One of the biggest things with Liljegren is that he is one of the Leafs players that has struggled with consistency throughout his time in Toronto and if there is something that we’ve heard both Keefe and Treliving call for this season, it’s consistency. That’s not to say that some of that inconsistency doesn’t come from Keefe as well. Timothy Liljegren has had less consistency in a defensive partner than any other Leaf this season. He’s played 206 minutes with Mark Giordano, which is also not ideal. He’s played 184 minutes with Jake McCabe, which seemed to go better but the combination of McCabe and Benoit working during Liljegren’s injury seemed to bring an end to that. And now Liljegren is up to 154 minutes with T.J. Brodie, which is going about as well as the Giordano stint went and he’s having to take on tougher opposition in the process. Throw in 84 minutes with Morgan Rielly and it is becoming clear that the Leafs don’t exactly have a set plan for the best situation for Liljegren to be in.

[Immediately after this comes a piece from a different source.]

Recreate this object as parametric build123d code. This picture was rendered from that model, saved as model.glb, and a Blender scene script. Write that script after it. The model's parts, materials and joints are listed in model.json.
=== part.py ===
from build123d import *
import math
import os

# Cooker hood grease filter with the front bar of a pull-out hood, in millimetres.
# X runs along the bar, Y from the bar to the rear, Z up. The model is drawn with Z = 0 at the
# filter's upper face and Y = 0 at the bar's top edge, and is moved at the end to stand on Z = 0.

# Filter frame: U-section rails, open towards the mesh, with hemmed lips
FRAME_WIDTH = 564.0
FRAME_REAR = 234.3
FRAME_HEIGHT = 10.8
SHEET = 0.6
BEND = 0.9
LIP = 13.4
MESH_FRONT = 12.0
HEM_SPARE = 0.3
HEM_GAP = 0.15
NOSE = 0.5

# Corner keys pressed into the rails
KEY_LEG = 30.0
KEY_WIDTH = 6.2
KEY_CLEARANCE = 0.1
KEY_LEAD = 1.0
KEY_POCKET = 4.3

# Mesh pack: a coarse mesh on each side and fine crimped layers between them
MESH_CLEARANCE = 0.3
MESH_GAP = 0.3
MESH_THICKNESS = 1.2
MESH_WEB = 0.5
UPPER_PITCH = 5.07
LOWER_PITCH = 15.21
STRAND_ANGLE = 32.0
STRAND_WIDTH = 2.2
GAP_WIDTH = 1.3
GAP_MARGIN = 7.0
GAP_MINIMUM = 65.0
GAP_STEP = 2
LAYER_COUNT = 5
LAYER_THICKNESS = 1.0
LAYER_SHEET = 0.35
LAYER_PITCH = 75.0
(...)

There is also the issue that Liljegren doesn’t fit with the direction the Leafs blueline has been transitioning towards in the recent moves (save for the ridiculous Klingberg signing.) The Leafs have been targeting tougher to play against blueliners with Kyle Dubas bringing in Jake McCabe and Treliving unearthing Simon Benoit and facilitating the return of Ilya Lyubushkin. It seems Toronto wants to move towards five guys who will make life a living hell for the opposition and Morgan Rielly. That future doesn’t likely include Timothy Liljegren, who is presently sitting at 59 hits on the season, which doesn’t make him passive, but considering they aren’t crushing, punishing make you afraid to go into the corner with him hits, the point remains that Liljegren isn’t want Treliving is building towards.
The thing is that while Treliving and Keefe are building towards a different looking blueline, they are ignoring that at least on paper they are prioritizing worse defencemen over Liljegren. Options like David Savard, Matt Dumba, Adam Larsson, Nick Seeler, and pretty much anyone not named Sean Walker, don’t have the numbers that Liljegren does this year. There seems to be a perception that Liljegren can’t handle the tougher assignments and seeing him Monday night against David Pastrnak’s line it’s easy to draw that conclusion but the numbers don’t necessarily support it.

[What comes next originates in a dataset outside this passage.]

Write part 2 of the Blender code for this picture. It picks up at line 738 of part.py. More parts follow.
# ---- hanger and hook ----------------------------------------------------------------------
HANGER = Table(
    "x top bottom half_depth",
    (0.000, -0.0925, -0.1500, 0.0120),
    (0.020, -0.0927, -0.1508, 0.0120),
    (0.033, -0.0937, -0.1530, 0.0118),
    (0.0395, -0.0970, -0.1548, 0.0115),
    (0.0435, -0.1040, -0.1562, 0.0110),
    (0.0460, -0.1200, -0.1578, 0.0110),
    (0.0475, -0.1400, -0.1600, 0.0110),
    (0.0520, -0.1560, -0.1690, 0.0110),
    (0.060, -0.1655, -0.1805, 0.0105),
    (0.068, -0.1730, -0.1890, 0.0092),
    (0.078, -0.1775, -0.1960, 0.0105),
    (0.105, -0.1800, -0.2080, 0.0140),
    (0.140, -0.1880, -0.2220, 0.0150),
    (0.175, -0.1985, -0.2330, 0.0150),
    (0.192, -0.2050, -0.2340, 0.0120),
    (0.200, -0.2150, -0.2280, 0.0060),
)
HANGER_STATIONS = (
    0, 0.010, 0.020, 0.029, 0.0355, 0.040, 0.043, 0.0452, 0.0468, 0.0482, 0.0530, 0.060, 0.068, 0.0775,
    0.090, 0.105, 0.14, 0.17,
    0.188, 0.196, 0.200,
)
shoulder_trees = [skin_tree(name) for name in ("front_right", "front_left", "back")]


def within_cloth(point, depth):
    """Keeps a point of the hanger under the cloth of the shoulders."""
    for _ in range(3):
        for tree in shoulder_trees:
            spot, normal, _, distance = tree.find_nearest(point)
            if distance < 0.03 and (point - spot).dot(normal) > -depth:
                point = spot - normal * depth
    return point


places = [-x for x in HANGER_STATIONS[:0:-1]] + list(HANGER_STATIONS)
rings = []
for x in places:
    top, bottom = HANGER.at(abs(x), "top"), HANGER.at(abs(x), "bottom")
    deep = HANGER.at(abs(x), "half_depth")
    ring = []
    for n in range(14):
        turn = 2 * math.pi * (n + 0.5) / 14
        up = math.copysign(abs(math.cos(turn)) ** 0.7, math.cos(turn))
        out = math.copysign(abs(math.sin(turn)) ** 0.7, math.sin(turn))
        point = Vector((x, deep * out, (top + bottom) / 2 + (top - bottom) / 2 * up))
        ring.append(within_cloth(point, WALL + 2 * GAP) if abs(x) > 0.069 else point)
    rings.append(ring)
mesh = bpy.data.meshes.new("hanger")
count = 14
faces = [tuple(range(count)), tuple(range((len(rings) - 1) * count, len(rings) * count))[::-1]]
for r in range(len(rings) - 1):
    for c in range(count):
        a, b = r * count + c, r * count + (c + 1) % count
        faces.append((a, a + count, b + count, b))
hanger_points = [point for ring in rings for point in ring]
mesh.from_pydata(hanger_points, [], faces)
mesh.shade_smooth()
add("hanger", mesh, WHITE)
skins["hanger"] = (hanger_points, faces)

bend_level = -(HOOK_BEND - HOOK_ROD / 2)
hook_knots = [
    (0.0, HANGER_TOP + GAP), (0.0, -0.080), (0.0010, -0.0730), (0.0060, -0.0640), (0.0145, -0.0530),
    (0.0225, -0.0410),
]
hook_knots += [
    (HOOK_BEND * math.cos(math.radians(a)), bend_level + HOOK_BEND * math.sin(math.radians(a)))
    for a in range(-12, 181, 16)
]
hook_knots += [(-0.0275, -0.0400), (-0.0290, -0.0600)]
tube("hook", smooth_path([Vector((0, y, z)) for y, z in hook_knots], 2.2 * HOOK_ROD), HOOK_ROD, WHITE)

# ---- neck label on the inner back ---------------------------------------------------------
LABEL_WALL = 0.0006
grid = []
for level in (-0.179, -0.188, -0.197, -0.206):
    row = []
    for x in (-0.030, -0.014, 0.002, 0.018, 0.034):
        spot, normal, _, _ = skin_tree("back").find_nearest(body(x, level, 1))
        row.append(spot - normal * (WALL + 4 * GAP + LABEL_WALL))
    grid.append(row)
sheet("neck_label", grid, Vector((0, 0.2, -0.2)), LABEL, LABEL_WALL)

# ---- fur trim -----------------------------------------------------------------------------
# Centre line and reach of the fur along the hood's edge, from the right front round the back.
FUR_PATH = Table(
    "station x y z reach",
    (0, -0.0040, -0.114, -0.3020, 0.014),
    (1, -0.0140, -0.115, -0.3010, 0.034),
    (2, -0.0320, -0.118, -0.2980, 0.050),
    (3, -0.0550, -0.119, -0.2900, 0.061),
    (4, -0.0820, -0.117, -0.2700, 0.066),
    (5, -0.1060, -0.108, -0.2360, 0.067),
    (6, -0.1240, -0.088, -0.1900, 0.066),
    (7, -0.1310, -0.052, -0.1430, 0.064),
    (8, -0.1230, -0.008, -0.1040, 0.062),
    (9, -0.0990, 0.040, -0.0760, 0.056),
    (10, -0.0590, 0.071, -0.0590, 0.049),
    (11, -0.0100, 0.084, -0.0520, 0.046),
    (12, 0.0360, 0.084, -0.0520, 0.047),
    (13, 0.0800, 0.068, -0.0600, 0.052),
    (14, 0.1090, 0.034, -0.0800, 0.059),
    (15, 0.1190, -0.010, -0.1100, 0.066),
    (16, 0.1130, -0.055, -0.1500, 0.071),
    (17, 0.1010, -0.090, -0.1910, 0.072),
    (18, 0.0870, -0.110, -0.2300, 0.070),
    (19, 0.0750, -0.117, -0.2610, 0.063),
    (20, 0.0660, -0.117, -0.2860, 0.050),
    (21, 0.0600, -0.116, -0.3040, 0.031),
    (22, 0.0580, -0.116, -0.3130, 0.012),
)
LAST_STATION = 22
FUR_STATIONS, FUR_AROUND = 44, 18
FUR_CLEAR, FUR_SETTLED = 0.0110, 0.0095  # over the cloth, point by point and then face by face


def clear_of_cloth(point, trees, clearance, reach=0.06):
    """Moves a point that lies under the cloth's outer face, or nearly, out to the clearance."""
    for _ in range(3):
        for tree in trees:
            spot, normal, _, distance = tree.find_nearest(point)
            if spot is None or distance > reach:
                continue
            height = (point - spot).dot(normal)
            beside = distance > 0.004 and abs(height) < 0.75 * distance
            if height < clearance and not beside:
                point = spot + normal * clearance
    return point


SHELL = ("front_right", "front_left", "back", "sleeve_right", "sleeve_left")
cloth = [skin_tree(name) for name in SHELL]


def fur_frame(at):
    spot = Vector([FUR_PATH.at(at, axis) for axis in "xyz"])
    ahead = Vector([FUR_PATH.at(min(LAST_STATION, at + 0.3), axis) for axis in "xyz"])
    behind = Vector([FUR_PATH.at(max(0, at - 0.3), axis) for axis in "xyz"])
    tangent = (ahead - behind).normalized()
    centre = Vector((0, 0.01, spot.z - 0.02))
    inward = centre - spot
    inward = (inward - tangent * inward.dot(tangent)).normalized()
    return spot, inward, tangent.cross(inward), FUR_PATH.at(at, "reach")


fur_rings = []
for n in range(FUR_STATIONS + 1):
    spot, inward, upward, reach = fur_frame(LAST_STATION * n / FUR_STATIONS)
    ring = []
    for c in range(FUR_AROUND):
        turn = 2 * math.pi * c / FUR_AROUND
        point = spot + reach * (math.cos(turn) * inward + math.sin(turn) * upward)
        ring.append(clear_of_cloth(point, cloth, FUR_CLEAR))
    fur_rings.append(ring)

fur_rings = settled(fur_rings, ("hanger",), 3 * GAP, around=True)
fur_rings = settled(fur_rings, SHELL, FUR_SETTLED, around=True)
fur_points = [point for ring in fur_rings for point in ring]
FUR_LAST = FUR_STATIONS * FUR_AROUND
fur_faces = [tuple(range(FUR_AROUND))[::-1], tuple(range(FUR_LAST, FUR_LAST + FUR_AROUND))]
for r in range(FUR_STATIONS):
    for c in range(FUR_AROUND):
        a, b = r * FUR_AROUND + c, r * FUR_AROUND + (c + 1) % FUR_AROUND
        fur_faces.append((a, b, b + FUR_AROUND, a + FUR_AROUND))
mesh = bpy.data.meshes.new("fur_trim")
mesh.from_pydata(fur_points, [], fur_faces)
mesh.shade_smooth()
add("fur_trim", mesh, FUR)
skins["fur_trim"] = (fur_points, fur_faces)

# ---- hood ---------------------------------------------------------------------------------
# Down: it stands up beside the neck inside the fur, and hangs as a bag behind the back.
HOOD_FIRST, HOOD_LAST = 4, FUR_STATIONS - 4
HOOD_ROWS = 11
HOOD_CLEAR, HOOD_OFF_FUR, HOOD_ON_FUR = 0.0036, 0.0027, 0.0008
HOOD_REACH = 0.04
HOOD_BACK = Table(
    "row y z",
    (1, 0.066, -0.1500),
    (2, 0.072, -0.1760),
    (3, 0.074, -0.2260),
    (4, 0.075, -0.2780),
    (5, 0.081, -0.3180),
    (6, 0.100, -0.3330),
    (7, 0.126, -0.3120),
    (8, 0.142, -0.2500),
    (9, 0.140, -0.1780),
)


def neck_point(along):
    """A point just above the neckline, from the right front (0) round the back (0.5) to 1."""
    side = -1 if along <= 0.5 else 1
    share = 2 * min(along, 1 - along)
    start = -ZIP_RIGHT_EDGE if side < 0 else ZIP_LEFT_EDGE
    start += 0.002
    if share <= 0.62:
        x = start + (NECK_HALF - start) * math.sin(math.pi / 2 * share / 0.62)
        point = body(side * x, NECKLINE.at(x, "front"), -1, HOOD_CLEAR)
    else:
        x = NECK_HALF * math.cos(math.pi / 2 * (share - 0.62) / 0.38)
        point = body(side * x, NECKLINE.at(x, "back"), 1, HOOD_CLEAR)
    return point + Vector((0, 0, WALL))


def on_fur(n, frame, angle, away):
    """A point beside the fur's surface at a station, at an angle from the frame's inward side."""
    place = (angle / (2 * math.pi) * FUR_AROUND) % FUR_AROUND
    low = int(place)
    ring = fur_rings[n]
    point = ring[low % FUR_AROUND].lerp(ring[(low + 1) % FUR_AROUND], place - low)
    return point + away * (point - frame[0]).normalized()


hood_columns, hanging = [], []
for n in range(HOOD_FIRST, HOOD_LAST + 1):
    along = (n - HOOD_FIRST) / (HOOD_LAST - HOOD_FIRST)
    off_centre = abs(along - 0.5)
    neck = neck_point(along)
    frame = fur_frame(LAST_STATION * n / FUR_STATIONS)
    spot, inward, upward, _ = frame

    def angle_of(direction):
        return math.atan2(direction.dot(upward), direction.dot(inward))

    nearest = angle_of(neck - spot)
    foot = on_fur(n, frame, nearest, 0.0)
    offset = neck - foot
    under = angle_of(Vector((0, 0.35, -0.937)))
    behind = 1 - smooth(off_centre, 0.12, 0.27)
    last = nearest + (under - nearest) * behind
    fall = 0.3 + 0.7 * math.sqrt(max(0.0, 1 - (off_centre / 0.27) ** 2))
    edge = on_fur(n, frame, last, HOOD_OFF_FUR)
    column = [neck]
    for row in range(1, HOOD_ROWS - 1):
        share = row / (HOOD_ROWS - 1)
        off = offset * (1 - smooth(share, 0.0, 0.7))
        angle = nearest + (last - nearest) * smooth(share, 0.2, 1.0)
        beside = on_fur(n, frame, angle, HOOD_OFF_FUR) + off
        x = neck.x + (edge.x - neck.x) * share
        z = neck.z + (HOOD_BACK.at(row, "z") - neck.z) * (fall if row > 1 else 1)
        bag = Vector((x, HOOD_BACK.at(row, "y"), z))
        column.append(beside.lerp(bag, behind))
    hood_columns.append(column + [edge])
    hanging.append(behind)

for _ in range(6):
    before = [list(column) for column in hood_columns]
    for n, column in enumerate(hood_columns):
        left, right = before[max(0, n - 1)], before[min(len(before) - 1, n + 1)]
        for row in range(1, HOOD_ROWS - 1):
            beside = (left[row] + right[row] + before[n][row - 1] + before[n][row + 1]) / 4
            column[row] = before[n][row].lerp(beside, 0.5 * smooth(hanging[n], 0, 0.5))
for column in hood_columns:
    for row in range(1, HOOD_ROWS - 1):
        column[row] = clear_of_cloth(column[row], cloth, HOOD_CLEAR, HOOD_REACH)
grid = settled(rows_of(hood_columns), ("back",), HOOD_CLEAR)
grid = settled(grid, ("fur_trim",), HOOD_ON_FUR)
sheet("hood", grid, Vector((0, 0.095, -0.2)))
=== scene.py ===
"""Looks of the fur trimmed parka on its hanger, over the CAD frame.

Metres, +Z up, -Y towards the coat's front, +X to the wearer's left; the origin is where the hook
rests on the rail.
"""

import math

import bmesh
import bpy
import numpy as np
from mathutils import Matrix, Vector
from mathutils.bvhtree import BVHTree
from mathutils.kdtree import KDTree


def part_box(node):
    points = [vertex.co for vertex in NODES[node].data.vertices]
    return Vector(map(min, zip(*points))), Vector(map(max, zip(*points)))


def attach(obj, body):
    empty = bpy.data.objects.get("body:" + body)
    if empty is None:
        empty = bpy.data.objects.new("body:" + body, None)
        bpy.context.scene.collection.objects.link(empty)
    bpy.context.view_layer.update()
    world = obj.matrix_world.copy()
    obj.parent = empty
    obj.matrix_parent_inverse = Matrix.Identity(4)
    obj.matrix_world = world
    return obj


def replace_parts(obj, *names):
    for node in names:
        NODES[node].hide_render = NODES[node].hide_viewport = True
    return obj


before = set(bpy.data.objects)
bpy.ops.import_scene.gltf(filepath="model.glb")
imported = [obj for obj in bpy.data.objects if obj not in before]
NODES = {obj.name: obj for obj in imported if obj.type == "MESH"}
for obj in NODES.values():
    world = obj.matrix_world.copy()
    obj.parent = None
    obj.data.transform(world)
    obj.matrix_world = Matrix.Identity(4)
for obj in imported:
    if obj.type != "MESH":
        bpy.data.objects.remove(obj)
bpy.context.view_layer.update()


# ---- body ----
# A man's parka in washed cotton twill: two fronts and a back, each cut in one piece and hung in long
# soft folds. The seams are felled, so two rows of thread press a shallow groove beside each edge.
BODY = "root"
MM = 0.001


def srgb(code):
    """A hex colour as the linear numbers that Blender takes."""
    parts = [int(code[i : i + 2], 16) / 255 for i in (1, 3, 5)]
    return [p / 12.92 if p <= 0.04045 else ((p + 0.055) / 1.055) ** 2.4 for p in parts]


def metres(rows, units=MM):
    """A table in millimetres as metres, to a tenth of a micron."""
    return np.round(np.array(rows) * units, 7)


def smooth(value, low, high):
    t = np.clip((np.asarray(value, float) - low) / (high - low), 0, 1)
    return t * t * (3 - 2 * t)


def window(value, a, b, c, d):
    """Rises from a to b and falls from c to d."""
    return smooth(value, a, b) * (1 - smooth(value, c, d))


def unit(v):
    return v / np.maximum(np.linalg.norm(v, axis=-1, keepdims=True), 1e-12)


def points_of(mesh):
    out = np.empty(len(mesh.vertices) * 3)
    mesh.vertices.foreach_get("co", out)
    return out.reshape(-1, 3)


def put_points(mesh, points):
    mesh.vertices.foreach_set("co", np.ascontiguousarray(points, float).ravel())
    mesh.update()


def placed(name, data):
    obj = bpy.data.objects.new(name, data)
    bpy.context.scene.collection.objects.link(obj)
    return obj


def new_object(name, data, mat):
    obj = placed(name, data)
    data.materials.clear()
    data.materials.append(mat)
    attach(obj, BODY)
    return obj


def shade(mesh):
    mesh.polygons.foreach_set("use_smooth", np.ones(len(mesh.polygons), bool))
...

The numbers show that Liljegren has played the 4th highest number of minutes against the opposition’s top line according to PuckIQ and of those top four players, Liljegren has the lowest CF% indicating the Leafs getting him out chanced when he’s on the ice. That’s a legitimate concern. However, when it comes to goals, only Brodie has a better GF% than Liljegren showing that there is some hope for him yet. Right sizing the role for Liljegren to either the Leafs second or bottom pairing likely undoes a lot of the concerns about his game, it’s just still a matter of identifying which RHD the Leafs can trust on the ice against the best players on the opposition.

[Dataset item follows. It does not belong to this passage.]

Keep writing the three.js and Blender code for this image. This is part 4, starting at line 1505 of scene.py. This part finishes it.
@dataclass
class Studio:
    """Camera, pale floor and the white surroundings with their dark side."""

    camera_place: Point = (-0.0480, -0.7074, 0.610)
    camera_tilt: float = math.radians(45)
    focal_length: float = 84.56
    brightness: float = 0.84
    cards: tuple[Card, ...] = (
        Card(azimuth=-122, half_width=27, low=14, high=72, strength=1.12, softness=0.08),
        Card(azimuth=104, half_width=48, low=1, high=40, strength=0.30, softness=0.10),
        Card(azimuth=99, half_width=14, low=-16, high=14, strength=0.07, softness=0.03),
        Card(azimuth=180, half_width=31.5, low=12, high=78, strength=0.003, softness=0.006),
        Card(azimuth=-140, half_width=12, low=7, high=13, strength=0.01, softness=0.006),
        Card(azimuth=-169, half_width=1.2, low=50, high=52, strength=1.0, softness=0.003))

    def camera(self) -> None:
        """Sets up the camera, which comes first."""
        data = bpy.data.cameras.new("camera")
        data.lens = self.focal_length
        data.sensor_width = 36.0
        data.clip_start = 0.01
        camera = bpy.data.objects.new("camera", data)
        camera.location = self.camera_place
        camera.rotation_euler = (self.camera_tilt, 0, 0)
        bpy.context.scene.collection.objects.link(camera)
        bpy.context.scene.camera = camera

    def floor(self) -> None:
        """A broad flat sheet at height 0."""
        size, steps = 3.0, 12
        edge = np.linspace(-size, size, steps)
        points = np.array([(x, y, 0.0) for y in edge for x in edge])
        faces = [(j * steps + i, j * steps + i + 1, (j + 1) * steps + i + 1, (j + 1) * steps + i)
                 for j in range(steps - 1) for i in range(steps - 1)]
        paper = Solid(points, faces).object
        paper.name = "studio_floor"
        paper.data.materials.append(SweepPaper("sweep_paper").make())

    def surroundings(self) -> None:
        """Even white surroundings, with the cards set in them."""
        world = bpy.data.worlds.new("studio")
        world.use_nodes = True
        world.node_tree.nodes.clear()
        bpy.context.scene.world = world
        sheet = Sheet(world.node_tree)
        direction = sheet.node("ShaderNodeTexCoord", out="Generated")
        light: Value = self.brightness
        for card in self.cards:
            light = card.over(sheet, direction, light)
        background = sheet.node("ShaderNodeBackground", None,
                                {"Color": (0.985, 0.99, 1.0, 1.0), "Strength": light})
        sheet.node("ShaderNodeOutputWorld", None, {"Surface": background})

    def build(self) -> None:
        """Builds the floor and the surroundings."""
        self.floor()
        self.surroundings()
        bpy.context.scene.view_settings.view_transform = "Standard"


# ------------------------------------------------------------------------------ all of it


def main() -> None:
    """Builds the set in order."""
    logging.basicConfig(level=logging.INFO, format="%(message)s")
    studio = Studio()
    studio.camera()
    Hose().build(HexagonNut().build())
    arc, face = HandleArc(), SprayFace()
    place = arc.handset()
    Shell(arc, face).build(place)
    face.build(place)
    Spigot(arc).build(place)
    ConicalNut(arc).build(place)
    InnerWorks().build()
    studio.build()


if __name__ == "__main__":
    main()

If the Leafs are thinking of pushing Liljegren towards the bottom of their lineup, do they instead embrace what they have in a bottom pairing puck mover already in Conor Timmins and explore the value that Liljegren has in the trade market. Is it possible that there is a GM out there that sees an untapped upside and a next step that Liljegren can take away from Sheldon Keefe? Do the Leafs continue to move in a tougher direction at the cost of the puck control that Liljegren exhibits?
It seems entirely possible the Leafs are looking to move on. And it seems that if they don’t move on, Sheldon Keefe’s ideal scenario for any incoming defenceman is to shuffle Liljegren down the lineup.
To some degree it seems like a decision on Liljegren is somewhat connected to what Brad Treliving feels about Sheldon Keefe. If Treliving sees Keefe as his likely coach beyond this season, it probably makes sense to explore what interest is out there for Liljegren and see if he can help the Leafs bringing in a better return at the trade deadline. If Treliving is less certain about Keefe, cutting ties with a soon to be 25 year old defenceman that could still some top four upside might be premature, especially when it won’t hurt the Leafs in the playoffs despite his sometimes questionable decisions that at least recently seemed to have resulted in pucks ending up in the back of the Leafs net.